Cox is sowieso een merkwaardige, broze jongen, zeker als je zijn medische geschiedenis kent, en dat maakt deze show ook wel weer spannend. Zo brengt hij een shout-out naar Le Guess Who?-geestesvader Bob van Heur. “De vorige keer in Nederland brak ik een tand af tijdens een show”, lacht hij, en Bob bracht hem de zondagochtend daarop naar de tandarts. “Ik werd verteld dat die twee weken zou blijven zitten, en de tandarts thuis in de VS voor een permanente oplossing zou moeten zorgen. Raad eens wat? Ik heb nog altijd dat plastic stukje tand zitten.” Een broos mannetje inderdaad, maar wel met een slangenhuid.
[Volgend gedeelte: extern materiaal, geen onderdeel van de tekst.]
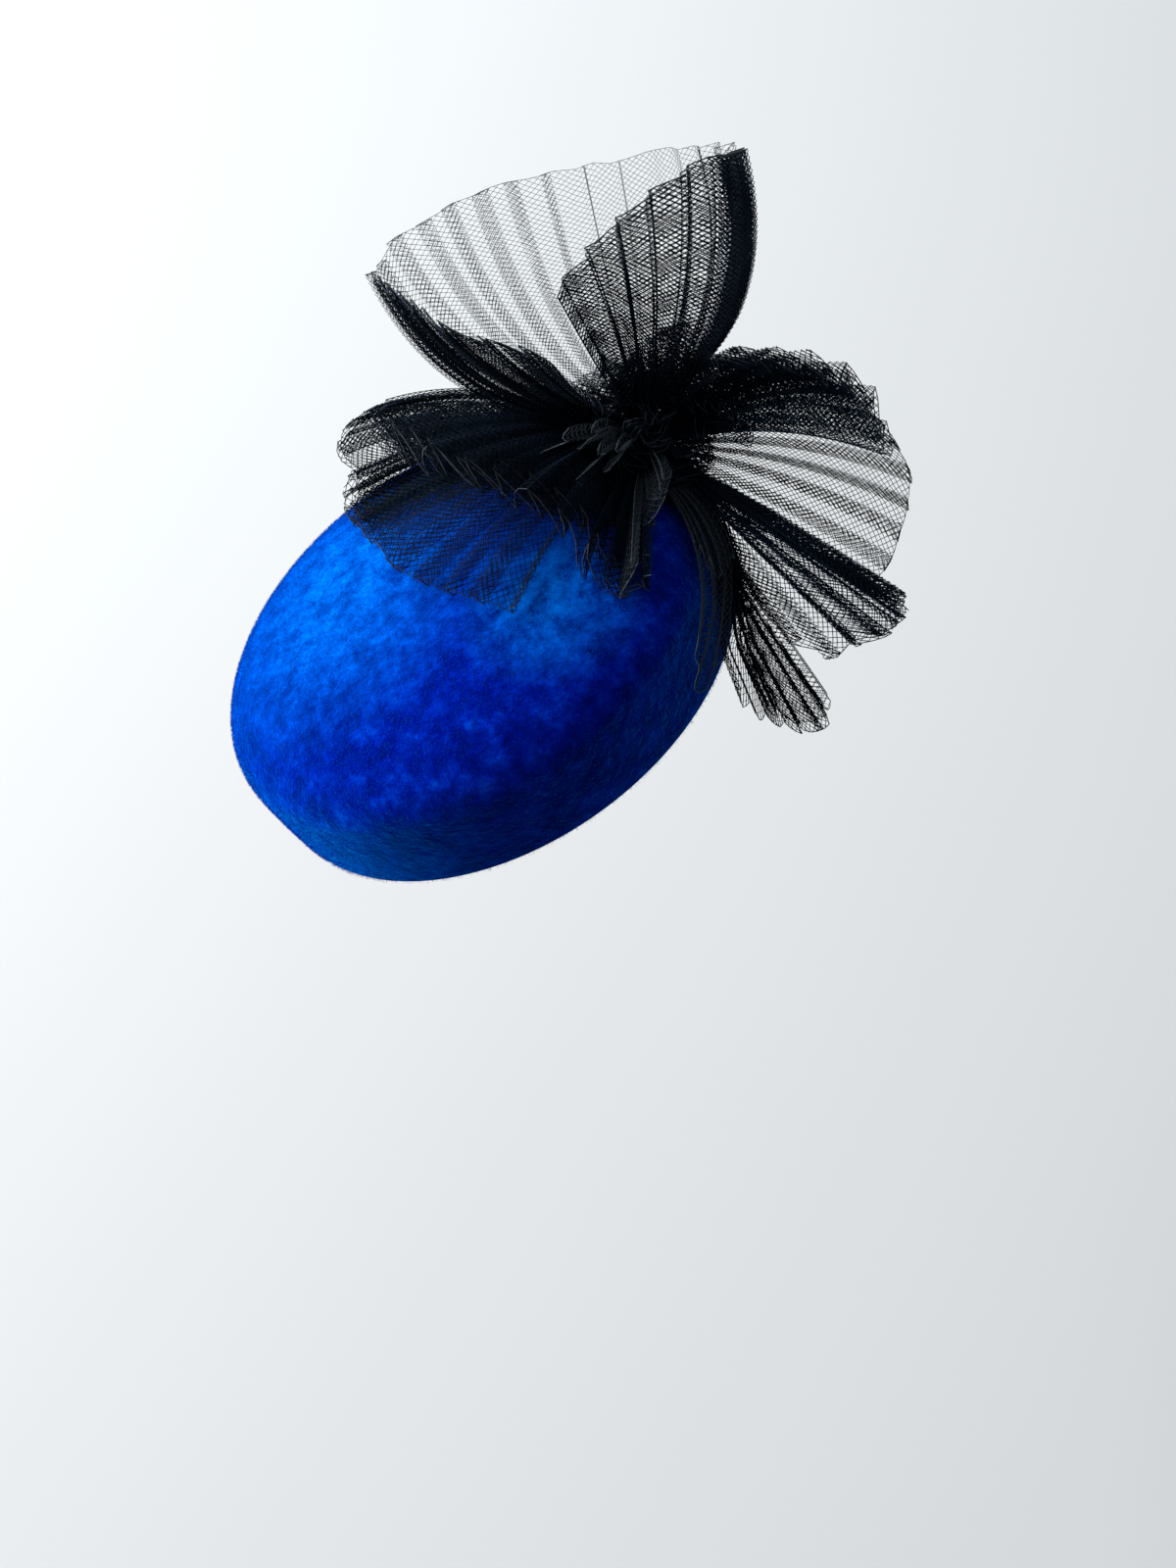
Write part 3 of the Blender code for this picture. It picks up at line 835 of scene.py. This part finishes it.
def net_strands(fan, slope):
    """Nodes and links of one family of strands, which run across the cloth at that slope."""
    widths = np.diff(fan.cloth)
    place = np.concatenate([
        number + np.arange(max(2, round(width / NODE_GAP))) / max(2, round(width / NODE_GAP))
        for number, width in enumerate(widths)
    ] + [[fan.folds]])
    across = fan.at_folds(place, fan.cloth)
    length = fan.length(place)
    lowest = min(0.0, -slope * across[-1])
    highest = length.max() + max(0.0, -slope * across[-1])
    gap = 2.0 * CELL * math.sin(math.atan(abs(slope)))
    starts = np.arange(lowest, highest, gap)
    starts = starts + gap * START_JITTER * fan.random.uniform(-1.0, 1.0, len(starts))
    height = starts[:, None] + slope * across[None, :]
    places = np.broadcast_to(place, height.shape)
    room = np.minimum(height, length[None, :] - height)
    inside = room >= 0.0
    index = np.cumsum(inside.ravel()).reshape(inside.shape) - 1
    node_place, node_height = [places[inside]], [height[inside]]
    both = inside[:, :-1] & inside[:, 1:]
    links = [np.stack([index[:, :-1][both], index[:, 1:][both]], axis=1)]
    total = inside.sum()
    for leaving in (True, False):
        one, other = (inside[:, :-1], inside[:, 1:]) if leaving else (inside[:, 1:], inside[:, :-1])
        cut = one & ~other
        here = (slice(None), slice(None, -1)) if leaving else (slice(None), slice(1, None))
        there = (slice(None), slice(1, None)) if leaving else (slice(None), slice(None, -1))
        share = room[here][cut] / (room[here][cut] - room[there][cut])
        node_place.append(places[here][cut] * (1 - share) + places[there][cut] * share)
        node_height.append(height[here][cut] * (1 - share) + height[there][cut] * share)
        added = total + np.arange(cut.sum())
        total += cut.sum()
        links.append(np.stack([index[here][cut], added], axis=1))
    return np.concatenate(node_place), np.concatenate(node_height), np.concatenate(links)


def chain(count, start=0):
    return np.stack([np.arange(count - 1), np.arange(1, count)], axis=1) + start


def build_net(name, fan, material):
    """A fan's net as two families of strands and the cords along its edges."""
    points, faces, offset = [], [], 0
    lifted = STRAND_LIFT_SHARE * STRAND
    for slope, lift in ((fan.slope, lifted), (-fan.slope, -lifted)):
        place, height, links = net_strands(fan, slope)
        way = np.tile(np.array([1.0, slope]) / math.hypot(1.0, slope), (len(place), 1))
        points.append(tube_rings(fan, place, height, way, 0.5 * STRAND, lift))
        faces.append(tube_faces(links, offset))
        offset += len(points[-1])
    inside = offset
    edge = np.linspace(0.0, fan.folds, fan.folds * EDGE_STEPS + 1)
    sides = np.linspace(0.0, 1.0, SIDE_STEPS)
    for place, height, way in (
        (edge, fan.length(edge), (1.0, 0.0)),
        (np.zeros_like(sides), sides * fan.length(np.zeros(1)), (0.0, 1.0)),
        (np.full_like(sides, fan.folds), sides * fan.length(np.full(1, fan.folds)), (0.0, 1.0)),
    ):
        ways = np.tile(way, (len(place), 1))
        points.append(tube_rings(fan, place, height, ways, 0.5 * EDGE_CORD, 0.0))
        faces.append(tube_faces(chain(len(place)), offset))
        offset += len(points[-1])
    mesh = new_mesh(name, np.concatenate(points), np.concatenate(faces))
    # Painted highlight: how much paler each strand is drawn, most along the free edge
    painted_highlight = mesh.attributes.new("painted_highlight", "FLOAT", "POINT")
    values = np.full(offset, fan.highlight_grey, np.float32)
    values[inside:inside + TUBE_SIDES * len(edge)] = fan.edge_highlight_grey
    painted_highlight.data.foreach_set("value", values)
    piece = new_piece(name, mesh, material)
    area, long = fan.area(), float(fan.length(edge).max())
    flat = (max(float(fan.cloth[-1]), area / long), long)
    area = float(np.clip(area, 0.3 * flat[0] * flat[1], flat[0] * flat[1]))
    return piece


def flap_ribs(turn, rise, half_angle):
    ribs = []
    for row in FLAP_RIBS:
        rib = dict(zip(FLAP_RIB, row))
        across = rib["side"] * half_angle
        widened = turn + across / math.cos(math.radians(rise))
        ribs.append((widened, rise + across, rib["reach"], rib["arch"]))
    return ribs


def ring_ribs(turn, rise, half_angle):
    """Ribs all round a way out of the knot, at that angle to it."""
    axis = direction(turn, rise)
    level = direction(turn + 90.0, 0.0)
    upright = np.cross(axis, level)
    opened = math.radians(half_angle)
    ribs = []
    for step in range(RUFFLE_STEPS + 1):
        around = 2.0 * math.pi * step / RUFFLE_STEPS
        way = axis * math.cos(opened)
        way = way + (level * math.cos(around) + upright * math.sin(around)) * math.sin(opened)
        ribs.append((
            math.degrees(math.atan2(way[1], way[0])),
            math.degrees(math.asin(way[2])),
            1.0 - RUFFLE_UNEVEN * (step % 2),
            0.0,
        ))
    return ribs


def even_folding(depth, lean):
    return ((0.0, depth, lean, 1.0), (1.0, depth, lean, 1.0))


def build_bow(material):
    seed = SEED
    rows = {}
    for row in FANS:
        fan = dict(zip(FAN, row))
        name = fan.pop("name")
        rows[name] = fan
        seed += 1
        piece = build_net(f"{name}_net", Fan(**fan, folding=FOLDINGS[name], seed=seed), material)
        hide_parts(name)
    for number, row in enumerate(FLAPS, start=1):
        ribs = flap_ribs(**dict(zip(FLAP, row)))
        seed += 1
        fan = Fan(ribs, FLAP_REACH, FLAP_PLEATS, "up", FLAP_CLEARANCE_SHARE, FOLDINGS["flap"], seed,
                  highlight_grey=FLAP_HIGHLIGHT_GREY, edge_highlight_grey=FLAP_EDGE_HIGHLIGHT_GREY)
        piece = build_net(f"centre_flap_{number}_net", fan, material)
        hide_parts(f"centre_flap_{number}")
    rows["lower_back"] = dict(rows["lower_leaf"], ribs=LOWER_BACK_RIBS)
    for number, row in enumerate(GATHERS, start=1):
        gather = dict(zip(GATHER, row))
        fan = dict(rows[gather.pop("fan")])
        fan["reach"] = fan["reach"] * gather.pop("reach")
        fan["folding"] = even_folding(gather.pop("depth"), gather.pop("lean"))
        fan.update(gather)
        seed += 1
        build_net(f"gather_{number}_net", Fan(**fan, seed=seed), material)
    for number, row in enumerate(RUFFLES, start=1):
        ruffle = dict(zip(RUFFLE, row))
        reach, pleats = ruffle.pop("reach"), ruffle.pop("pleats")
        seed += 1
        fan = Fan(ring_ribs(**ruffle), reach, pleats, "out",
                  FLAP_CLEARANCE_SHARE, even_folding(RUFFLE_DEPTH, RUFFLE_LEAN), seed)
        build_net(f"knot_ruffle_{number}_net", fan, material)
    for number, row in enumerate(STRIPS, start=1):
        strip = dict(zip(STRIP, row))
        reach = strip.pop("reach")
        seed += 1
        fan = Fan(flap_ribs(**strip), reach, STRIP_PLEATS, "up", 1.0, STRIP_FOLDING, seed,
                  highlight_grey=FLAP_HIGHLIGHT_GREY, edge_highlight_grey=FLAP_EDGE_HIGHLIGHT_GREY)
        build_net(f"centre_strip_{number}_net", fan, material)


def build_knot(material, steps=72, rings=32):
    """The gathered middle of the bow: a ball of net drawn into flutes."""
    around, down = np.meshgrid(
        np.arange(steps) * 2.0 * math.pi / steps, np.linspace(0.0, math.pi, rings), indexing="ij"
    )
    flutes = 0.5 - 0.5 * np.cos(FLUTES * around + FLUTE_TWIST * np.cos(down))
    dent = FLUTE_DEPTH * np.sin(down) * flutes
    radius = KNOT_RADIUS * (1.0 - dent)
    points = np.stack([
        radius * np.sin(down) * np.cos(around),
        radius * np.sin(down) * np.sin(around),
        radius * np.cos(down),
    ], axis=2)
    rows = np.arange(steps)[:, None]
    columns = np.arange(rings - 1)[None, :]
    here, there = rows * rings + columns, (rows + 1) % steps * rings + columns
    faces = np.stack([here, here + 1, there + 1, there], axis=2).reshape(-1, 4)
    mesh = new_mesh("knot_net", points.reshape(-1, 3) + knot_centre(), faces)
    piece = new_piece("knot_net", mesh, material)
    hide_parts("trim_knot")


# Camera, light and floor


def camera_axes():
    """Right, up and back of the camera, tilted with the hat as it is worn."""
    elevation, roll = math.radians(CAMERA_ELEVATION), math.radians(CAMERA_ROLL)
    back = np.array([0.0, -math.cos(elevation), math.sin(elevation)])
    level = np.array([1.0, 0.0, 0.0])
    upright = np.cross(back, level)
    right = level * math.cos(roll) - upright * math.sin(roll)
    up = level * math.sin(roll) + upright * math.cos(roll)
    return right, up, back


def build_camera():
    right, up, back = camera_axes()
    pixels = 0.5 * PHOTO_HEIGHT / math.tan(math.radians(0.5 * VIEW_ANGLE))
    aside = (RIM_CENTRE_X - 0.5 * PHOTO_WIDTH) / pixels * CAMERA_DISTANCE
    above = (0.5 * PHOTO_HEIGHT - RIM_CENTRE_Y) / pixels * CAMERA_DISTANCE
    place = back * CAMERA_DISTANCE - right * aside - up * above
    data = bpy.data.cameras.new("camera")
    data.sensor_width = SENSOR
    data.lens = 0.5 * SENSOR / math.tan(math.radians(0.5 * VIEW_ANGLE))
    data.clip_start = 0.01
    camera = bpy.data.objects.new("camera", data)
    matrix = Matrix.Identity(4)
    for column, axis in enumerate((right, up, back, place)):
        for row in range(3):
            matrix[row][column] = axis[row]
    camera.matrix_world = matrix
    bpy.context.scene.collection.objects.link(camera)
    bpy.context.scene.camera = camera


def build_light(name, way, distance, size, power, colour):
    """A soft round panel that faces the hat."""
    right, up, back = camera_axes()
    toward = right * way[0] + up * way[1] + back * way[2]
    toward /= np.linalg.norm(toward)
    data = bpy.data.lights.new(name, "AREA")
    data.shape = "DISK"
    data.size = size
    data.energy = power
    data.color = colour
    light = bpy.data.objects.new(name, data)
    side = np.cross(up, toward)
    side /= np.linalg.norm(side)
    matrix = Matrix.Identity(4)
    for column, axis in enumerate((side, np.cross(toward, side), toward, toward * distance)):
        for row in range(3):
            matrix[row][column] = axis[row]
    light.matrix_world = matrix
    bpy.context.scene.collection.objects.link(light)


def build_studio():
    world = bpy.data.worlds.new("studio")
    world.use_nodes = True
    world.node_tree.nodes["Background"].inputs["Color"].default_value = WORLD_COLOUR
    world.node_tree.nodes["Background"].inputs["Strength"].default_value = WORLD_STRENGTH
    bpy.context.scene.world = world
    for row in LIGHTS:
        build_light(**dict(zip(LIGHT, row)))
    low = frame_box[0][2] - FLOOR_DROP
    half = 0.5 * FLOOR_SIZE
    points = np.array([[-half, -half, low], [half, -half, low], [half, half, low], [-half, half, low]])
    mesh = new_mesh("floor", points, np.array([[0, 1, 2, 3]]))
    floor = bpy.data.objects.new("floor", mesh)
    bpy.context.scene.collection.objects.link(floor)
    mesh.materials.append(plain_material("floor_paint", FLOOR_COLOUR, 0.9))


bpy.context.scene.view_settings.view_transform = "Standard"
build_camera()
velvet = velvet_material()
net = net_material()
build_crown(velvet)
build_pile(pile_material())
build_knot(net)
build_bow(net)
build_studio()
Zoals hijzelf zingt in het bruisende All The Same: “You should take your handicaps, channel them and feed them back, till they become your strengths.”
De grootste handicap van Deerhunter is misschien wel dat ze per definitie de underdog lijken te willen blijven. Hebben ze eindelijk een heus hitje te pakken in de vorm van Snakeskin, weigeren ze die vervolgens überhaupt live te spelen. Ook wel weer begrijpelijk, want in deze dromerige, vrij rustige set had dat liedje behoorlijk misstaan. Maar daardoor weet de band eigenlijk pas echt te raken aan het einde van de show, tijdens het felle oude Nothing Ever Happens To Me. Dan begint er eindelijk vuur te branden in de ogen van Cox. Hoppa, daar gaat een meisje crowdsurfend het publiek in. Even later gaat er een grijnzende jongen achteraan. En verdomd, daar gaat het nummer naadloos over in een felle cover van Patti Smith’s Horses waar Cox zowaar een verzengende tapsolo geeft terwijl hij krijst over die hallucinatoire paarden. Een daverend einde van een show die wel even op gang moest komen. Vooraan tikt een meisje met snoepketting om haar nek lachend haar vriend aan: "Wat een vage dude." Het klinkt als het allergrootste compliment dat Bradford Cox maar kan krijgen. Stay weird!